*Data lines*:
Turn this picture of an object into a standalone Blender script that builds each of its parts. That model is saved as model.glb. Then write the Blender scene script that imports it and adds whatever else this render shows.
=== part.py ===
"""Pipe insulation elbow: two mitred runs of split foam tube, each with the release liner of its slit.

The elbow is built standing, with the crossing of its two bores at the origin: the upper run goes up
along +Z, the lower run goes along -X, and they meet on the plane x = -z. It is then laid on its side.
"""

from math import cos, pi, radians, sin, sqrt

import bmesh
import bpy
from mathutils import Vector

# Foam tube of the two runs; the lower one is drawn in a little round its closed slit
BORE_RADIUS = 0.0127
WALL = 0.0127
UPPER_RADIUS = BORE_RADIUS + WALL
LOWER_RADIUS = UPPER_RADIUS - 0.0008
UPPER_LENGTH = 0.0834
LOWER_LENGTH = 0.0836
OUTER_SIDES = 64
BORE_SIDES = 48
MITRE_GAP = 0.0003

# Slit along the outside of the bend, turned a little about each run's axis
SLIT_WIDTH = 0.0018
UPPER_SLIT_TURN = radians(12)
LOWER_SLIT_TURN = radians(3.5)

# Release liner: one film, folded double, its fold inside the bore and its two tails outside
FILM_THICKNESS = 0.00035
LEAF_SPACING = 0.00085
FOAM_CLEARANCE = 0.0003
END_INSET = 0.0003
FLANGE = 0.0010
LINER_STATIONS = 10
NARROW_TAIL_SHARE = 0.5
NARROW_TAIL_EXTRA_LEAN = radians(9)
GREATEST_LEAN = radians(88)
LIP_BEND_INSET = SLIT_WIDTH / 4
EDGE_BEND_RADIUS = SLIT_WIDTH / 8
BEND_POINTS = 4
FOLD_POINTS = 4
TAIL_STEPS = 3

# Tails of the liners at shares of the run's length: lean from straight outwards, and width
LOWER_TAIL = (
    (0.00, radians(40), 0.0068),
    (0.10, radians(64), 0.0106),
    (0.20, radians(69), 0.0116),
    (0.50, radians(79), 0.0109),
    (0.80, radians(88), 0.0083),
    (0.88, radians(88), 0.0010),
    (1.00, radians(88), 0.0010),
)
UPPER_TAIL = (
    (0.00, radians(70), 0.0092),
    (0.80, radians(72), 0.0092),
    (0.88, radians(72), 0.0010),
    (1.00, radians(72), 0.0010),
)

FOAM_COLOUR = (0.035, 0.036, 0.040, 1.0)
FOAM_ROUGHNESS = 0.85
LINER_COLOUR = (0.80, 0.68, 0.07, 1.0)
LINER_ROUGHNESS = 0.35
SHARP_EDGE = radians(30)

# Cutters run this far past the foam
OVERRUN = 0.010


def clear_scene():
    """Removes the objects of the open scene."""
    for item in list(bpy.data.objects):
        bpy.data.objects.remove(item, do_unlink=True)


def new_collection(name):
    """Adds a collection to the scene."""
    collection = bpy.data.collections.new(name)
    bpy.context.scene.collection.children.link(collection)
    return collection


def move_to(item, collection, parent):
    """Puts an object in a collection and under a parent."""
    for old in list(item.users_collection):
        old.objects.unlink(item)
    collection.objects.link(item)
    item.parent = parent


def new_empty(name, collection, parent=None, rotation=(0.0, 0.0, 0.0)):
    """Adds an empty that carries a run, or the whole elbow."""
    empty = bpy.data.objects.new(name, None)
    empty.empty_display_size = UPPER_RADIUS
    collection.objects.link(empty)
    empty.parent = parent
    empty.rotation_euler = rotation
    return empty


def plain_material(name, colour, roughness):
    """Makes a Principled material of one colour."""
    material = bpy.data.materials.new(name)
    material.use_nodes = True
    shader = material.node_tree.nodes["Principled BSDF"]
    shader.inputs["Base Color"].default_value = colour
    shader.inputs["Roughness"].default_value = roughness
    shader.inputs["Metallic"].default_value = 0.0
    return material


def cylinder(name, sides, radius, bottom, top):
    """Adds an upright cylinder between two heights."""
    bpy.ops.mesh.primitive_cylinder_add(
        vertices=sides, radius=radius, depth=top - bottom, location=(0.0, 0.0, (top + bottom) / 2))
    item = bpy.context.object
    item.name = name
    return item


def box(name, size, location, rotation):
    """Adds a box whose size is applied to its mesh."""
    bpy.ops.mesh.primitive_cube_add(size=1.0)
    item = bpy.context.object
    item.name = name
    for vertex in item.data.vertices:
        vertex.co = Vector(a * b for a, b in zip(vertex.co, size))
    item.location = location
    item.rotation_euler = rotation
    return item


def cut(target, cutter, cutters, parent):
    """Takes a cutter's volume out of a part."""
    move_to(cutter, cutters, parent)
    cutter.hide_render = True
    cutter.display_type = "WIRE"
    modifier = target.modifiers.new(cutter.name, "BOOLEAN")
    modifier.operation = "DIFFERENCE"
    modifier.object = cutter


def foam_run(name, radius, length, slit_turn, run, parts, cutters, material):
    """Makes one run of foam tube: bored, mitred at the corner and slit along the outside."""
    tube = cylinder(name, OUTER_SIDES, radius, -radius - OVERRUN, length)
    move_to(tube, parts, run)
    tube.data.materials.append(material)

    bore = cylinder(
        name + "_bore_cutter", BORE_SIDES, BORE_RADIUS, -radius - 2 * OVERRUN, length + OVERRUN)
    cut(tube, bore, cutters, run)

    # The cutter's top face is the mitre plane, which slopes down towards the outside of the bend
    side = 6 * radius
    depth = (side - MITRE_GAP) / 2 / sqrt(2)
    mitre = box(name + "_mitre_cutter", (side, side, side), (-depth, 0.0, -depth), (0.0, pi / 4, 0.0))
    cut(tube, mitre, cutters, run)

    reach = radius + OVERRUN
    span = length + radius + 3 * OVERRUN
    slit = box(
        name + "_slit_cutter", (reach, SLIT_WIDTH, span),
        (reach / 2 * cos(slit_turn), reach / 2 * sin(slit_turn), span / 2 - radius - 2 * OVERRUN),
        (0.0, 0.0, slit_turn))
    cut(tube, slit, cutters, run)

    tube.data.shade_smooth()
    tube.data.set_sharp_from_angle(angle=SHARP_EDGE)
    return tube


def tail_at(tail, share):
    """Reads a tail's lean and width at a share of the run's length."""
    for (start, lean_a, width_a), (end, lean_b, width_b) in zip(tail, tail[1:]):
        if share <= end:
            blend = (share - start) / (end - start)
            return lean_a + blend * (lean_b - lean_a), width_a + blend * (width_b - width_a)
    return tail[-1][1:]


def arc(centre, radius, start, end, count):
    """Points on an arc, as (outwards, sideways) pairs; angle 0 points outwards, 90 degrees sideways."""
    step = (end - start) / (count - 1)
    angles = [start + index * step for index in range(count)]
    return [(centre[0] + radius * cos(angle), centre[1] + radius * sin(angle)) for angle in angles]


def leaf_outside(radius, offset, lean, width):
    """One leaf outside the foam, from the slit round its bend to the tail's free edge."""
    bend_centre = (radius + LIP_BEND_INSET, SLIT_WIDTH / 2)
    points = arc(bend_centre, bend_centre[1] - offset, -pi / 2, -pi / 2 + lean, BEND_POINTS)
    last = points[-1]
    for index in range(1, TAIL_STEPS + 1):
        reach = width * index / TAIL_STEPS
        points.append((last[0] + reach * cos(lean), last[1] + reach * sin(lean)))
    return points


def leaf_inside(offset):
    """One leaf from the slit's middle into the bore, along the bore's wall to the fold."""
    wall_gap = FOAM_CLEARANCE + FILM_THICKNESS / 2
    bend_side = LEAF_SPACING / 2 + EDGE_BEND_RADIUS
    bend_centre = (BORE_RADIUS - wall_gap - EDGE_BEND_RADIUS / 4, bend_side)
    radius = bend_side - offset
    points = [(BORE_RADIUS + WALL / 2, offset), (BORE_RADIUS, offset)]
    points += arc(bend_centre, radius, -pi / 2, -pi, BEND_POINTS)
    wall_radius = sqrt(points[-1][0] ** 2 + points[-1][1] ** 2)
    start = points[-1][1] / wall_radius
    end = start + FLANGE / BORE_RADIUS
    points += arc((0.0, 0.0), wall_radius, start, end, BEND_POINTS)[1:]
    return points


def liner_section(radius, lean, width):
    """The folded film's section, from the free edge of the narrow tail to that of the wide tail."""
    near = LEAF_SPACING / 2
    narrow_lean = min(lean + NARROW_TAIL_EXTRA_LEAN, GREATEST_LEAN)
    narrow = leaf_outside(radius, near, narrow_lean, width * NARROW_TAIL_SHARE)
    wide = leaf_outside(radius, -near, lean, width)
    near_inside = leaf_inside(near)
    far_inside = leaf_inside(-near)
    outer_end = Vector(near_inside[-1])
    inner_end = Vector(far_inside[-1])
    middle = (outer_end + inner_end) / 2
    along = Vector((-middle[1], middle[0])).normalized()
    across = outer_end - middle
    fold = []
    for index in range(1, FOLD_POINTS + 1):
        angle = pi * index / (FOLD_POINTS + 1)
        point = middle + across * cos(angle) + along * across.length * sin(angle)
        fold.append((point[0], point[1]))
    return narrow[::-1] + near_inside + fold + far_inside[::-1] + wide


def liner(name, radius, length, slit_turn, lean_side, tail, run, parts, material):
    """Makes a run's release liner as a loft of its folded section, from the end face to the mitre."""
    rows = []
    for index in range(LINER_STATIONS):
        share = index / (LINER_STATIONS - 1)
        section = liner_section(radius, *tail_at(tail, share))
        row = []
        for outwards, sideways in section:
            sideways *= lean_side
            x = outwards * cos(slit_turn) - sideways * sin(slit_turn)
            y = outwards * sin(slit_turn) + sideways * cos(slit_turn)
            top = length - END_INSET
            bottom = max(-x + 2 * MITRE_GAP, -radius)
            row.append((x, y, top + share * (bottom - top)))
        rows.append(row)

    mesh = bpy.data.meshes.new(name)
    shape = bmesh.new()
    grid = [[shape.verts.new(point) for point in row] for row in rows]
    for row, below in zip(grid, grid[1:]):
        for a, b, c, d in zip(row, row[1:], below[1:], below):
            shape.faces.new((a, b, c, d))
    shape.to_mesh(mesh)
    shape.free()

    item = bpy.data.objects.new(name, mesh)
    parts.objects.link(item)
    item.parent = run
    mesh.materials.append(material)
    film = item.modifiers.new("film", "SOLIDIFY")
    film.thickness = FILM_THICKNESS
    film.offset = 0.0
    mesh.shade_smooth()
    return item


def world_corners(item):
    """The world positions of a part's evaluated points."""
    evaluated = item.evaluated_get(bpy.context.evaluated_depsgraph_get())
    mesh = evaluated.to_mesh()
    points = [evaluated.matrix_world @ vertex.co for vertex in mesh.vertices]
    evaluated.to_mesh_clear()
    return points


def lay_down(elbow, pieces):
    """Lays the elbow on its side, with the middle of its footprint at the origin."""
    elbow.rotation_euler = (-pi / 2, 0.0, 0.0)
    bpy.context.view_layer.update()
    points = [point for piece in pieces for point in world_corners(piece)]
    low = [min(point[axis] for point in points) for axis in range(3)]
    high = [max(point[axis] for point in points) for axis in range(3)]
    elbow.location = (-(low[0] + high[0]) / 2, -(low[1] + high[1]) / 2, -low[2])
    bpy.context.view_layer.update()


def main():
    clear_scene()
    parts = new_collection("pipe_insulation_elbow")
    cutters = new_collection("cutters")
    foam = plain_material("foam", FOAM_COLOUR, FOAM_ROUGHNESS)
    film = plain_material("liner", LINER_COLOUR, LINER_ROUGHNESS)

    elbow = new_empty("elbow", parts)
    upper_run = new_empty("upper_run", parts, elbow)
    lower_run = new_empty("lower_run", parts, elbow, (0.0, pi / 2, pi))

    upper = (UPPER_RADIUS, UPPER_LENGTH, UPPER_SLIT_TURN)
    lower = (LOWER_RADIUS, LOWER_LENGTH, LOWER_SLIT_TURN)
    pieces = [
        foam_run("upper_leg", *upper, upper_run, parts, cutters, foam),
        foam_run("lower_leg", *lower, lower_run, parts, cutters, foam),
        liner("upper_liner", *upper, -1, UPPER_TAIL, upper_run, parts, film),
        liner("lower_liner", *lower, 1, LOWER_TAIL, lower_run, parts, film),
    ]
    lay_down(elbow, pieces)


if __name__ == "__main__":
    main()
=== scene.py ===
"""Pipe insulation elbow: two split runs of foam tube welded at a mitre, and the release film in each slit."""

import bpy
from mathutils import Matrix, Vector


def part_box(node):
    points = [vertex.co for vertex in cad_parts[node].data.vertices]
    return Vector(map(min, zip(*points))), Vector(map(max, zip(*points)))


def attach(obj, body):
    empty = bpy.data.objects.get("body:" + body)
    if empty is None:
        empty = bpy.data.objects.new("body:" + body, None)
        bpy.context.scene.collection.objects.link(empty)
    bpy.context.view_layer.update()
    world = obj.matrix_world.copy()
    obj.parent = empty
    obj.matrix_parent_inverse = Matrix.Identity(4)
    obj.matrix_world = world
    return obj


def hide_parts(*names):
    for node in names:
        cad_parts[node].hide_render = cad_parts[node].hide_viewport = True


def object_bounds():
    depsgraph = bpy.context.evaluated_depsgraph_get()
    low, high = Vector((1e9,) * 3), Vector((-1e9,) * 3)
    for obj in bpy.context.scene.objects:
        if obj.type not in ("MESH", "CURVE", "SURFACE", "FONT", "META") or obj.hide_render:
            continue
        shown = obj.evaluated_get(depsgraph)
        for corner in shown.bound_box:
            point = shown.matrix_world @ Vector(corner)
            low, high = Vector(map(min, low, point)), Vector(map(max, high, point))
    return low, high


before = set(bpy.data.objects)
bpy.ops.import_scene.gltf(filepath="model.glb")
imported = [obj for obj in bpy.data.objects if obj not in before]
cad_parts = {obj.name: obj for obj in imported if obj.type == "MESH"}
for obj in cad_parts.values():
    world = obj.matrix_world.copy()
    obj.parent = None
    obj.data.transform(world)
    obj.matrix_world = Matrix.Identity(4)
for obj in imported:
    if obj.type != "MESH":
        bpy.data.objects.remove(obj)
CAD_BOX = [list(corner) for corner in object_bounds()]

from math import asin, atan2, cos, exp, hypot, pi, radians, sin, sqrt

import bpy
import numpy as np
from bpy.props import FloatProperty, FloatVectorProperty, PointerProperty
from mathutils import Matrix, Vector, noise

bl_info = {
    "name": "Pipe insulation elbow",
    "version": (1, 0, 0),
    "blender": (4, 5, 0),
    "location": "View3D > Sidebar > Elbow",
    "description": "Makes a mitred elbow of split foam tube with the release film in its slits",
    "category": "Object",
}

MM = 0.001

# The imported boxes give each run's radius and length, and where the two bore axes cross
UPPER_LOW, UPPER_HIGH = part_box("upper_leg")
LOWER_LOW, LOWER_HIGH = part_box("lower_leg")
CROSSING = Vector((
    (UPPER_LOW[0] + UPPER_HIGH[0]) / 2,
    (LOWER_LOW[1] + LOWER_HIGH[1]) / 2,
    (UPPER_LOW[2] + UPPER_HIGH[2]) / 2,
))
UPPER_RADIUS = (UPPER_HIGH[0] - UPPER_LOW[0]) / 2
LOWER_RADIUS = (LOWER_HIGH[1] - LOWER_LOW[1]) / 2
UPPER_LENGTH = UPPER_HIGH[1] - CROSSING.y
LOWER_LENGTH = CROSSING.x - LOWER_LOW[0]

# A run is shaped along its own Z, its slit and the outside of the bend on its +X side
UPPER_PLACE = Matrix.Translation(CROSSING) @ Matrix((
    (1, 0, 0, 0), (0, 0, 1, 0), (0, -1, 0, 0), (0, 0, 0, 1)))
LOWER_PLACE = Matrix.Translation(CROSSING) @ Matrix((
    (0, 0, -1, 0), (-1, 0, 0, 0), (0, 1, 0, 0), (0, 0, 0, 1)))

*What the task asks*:
Would you quote everything above from the line containing "upper = (UPPER_RADIUS, UPPER_LENGTH, UPPER_SLIT_TURN)" down to the line containing "if empty is"? Include both of those lines and nothing else.

*Full response*:
    upper = (UPPER_RADIUS, UPPER_LENGTH, UPPER_SLIT_TURN)
    lower = (LOWER_RADIUS, LOWER_LENGTH, LOWER_SLIT_TURN)
    pieces = [
        foam_run("upper_leg", *upper, upper_run, parts, cutters, foam),
        foam_run("lower_leg", *lower, lower_run, parts, cutters, foam),
        liner("upper_liner", *upper, -1, UPPER_TAIL, upper_run, parts, film),
        liner("lower_liner", *lower, 1, LOWER_TAIL, lower_run, parts, film),
    ]
    lay_down(elbow, pieces)


if __name__ == "__main__":
    main()
=== scene.py ===
"""Pipe insulation elbow: two split runs of foam tube welded at a mitre, and the release film in each slit."""

import bpy
from mathutils import Matrix, Vector


def part_box(node):
    points = [vertex.co for vertex in cad_parts[node].data.vertices]
    return Vector(map(min, zip(*points))), Vector(map(max, zip(*points)))


def attach(obj, body):
    empty = bpy.data.objects.get("body:" + body)
    if empty is None:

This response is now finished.